What this task involves - Wherever the word "parts" shows up in a line, please copy that line.

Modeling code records
....

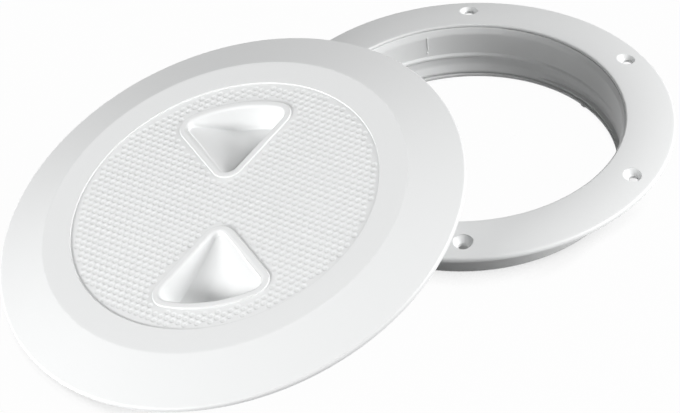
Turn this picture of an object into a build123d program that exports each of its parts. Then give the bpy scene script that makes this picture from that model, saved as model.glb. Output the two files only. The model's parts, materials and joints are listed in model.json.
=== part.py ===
from build123d import *
import math
import os

os.makedirs("parts", exist_ok=True)

# A round inspection hatch with a screw-in cover, for a deck, wall or panel.
# The origin is on the base ring's axis, in the plane of the flange's underside, and +Z points
# out of the panel. The ring stands on its spigot. The cover is taken off and leans on the ring,
# with its collar on the floor on one side and on the flange on the other.

# Base ring
opening_diameter = 152.0
seal_seat_width = 4.0
seal_seat_depth = 1.2
flange_width = 25.0
flange_thickness = 5.0
flange_crown = 3.2
flange_edge_rounding = 0.8
spigot_wall = 6.0
spigot_depth = 26.0
spigot_lead_in = 1.2

# Screws through the flange
screw_inset = 10.0
screw_count = 6
first_screw_angle = 30.0
screw_hole_diameter = 4.8
screw_head_diameter = 9.6
screw_head_angle = 90.0

# Room between bore and collar for the coarse screw thread's ridges
thread_height = 1.6
thread_clearance = 0.6

# Cover
cover_overhang = 13.0
cover_height = 10.8
lip_height = 2.2
lip_width = 2.4
shoulder_width = 25.5
rim_width = 14.3
plate_thickness = 3.0
disc_recess = 0.8
collar_depth = 17.0
collar_wall = 3.4
cover_edge_rounding = 0.8

# Finger pockets in the cover, one each side of its axis
pocket_apex = 16.0
pocket_margin = 16.2
pocket_half_angle = 35.0
pocket_corner_rounding = 5.0
pocket_depth = 15.0
pocket_draft = 10.0
pocket_floor_rounding = 4.0
pocket_wall = 2.6
pocket_border = 4.0
pocket_border_height = 0.8

# Seal on the cover's collar
seal_thickness = 5.0
seat_gap = 0.3

# Where the cover lies: the way from the ring's axis to the cover's axis, how far that axis is
# outside the flange, and how far the pockets are turned from the uphill way
cover_direction = 214.0
cover_offset = 31.2
cover_turn = 53.0

opening_radius = opening_diameter / 2
mouth_radius = opening_radius + seal_seat_width
flange_radius = mouth_radius + flange_width
spigot_radius = opening_radius + spigot_wall
screw_circle_radius = flange_radius - screw_inset
cover_radius = flange_radius + cover_overhang
cover_distance = flange_radius + cover_offset
shoulder_radius = cover_radius - shoulder_width
disc_radius = shoulder_radius - rim_width
pocket_reach = disc_radius - pocket_margin
collar_radius = opening_radius - thread_height - thread_clearance

# The flange's top is an arc that is level at the mouth and falls by flange_crown to the edge.
crown_radius = (flange_width ** 2 + flange_crown ** 2) / (2 * flange_crown)


def flange_top(radius):
    """Height of the flange's crowned top at a distance from the ring's axis."""
    return flange_thickness - crown_radius + math.sqrt(crown_radius ** 2 - (radius - mouth_radius) ** 2)


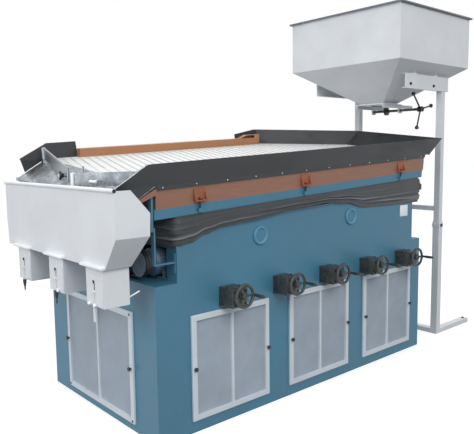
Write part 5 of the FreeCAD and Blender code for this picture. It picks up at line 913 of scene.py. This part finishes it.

....

Exercise result -
Turn this picture of an object into a build123d program that exports each of its parts. Then give the bpy scene script that makes this picture from that model, saved as model.glb. Output the two files only. The model's parts, materials and joints are listed in model.json.
os.makedirs("parts", exist_ok=True)